My Lords, as the Minister is aware, we have been concerned about the disgraceful conditions of the short-term holding facility at Heathrow Airport for some time. These facilities and others like them are not subject to any rules making provision for the health, safety, care, activities, discipline and control of the persons detained in them, unlike immigration removal centres, which have been subject to a set of rules of this kind since 2001.
The short-term holding facilities are defined in Section 147 of the Immigration and Asylum Act 1999 as places,
“used solely for the detention of detained persons for a period of not more than seven days or for such other period as may be prescribed”.
These facilities are needed for persons either arriving in the UK whose status is being investigated by an immigration officer or being returned to their country of origin, having exhausted their rights of appeal. All 36 of them are managed by contractors on behalf of the Home Office. The main provider used to be G4S but that role has now been taken over by another private contractor, Tascor, highlighting the fact that the Home Office itself no longer has the expertise in-house to resume the management of operations that have been privatised and are no longer effective.
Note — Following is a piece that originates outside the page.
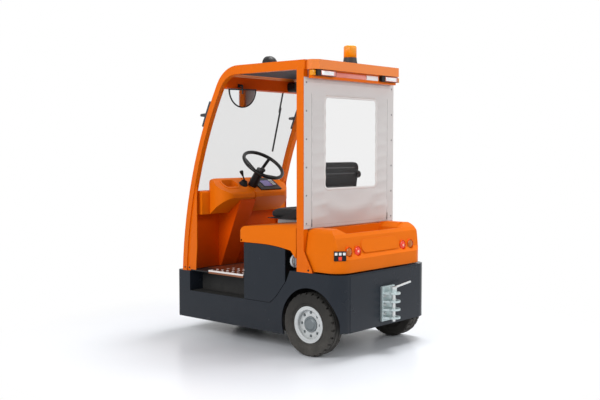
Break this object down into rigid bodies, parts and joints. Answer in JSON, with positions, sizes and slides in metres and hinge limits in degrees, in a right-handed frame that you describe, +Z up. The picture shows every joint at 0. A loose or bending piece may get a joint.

Since 2006, when the UN’s optional protocol to the UN convention against torture came into effect, we have been required to provide inspections by an independent expert body to routinely visit and report on all places of immigration detention to prevent the inhuman and degrading treatment of detainees. This task is being performed both for immigration removal centres and for short-term holding facilities by the Chief Inspector of Prisons, whose remit extends well beyond that of the convention to detainee welfare, the need for a decent and respectful approach to detainees by staff and the physical conditions of detention. In the case of the IRCs, there are detailed rules governing such matters as welfare and privileges, religion, communications, healthcare, requests and complaints, and it has been the Government’s intention, ever since 1999, to publish an equivalent set of rules for short-term holding facilities. Drafts of the rules were published in 2006 and there was a consultation on them, but a final version was not presented to Parliament. In 2009, the same thing happened again: there was a draft followed by a consultation, but no sign of the finished product from that day to this. When inquiries were made of policy officials in the Home Office on my behalf, those officials said,
“the rules have been subject to various delays and as such have yet to be finalised”.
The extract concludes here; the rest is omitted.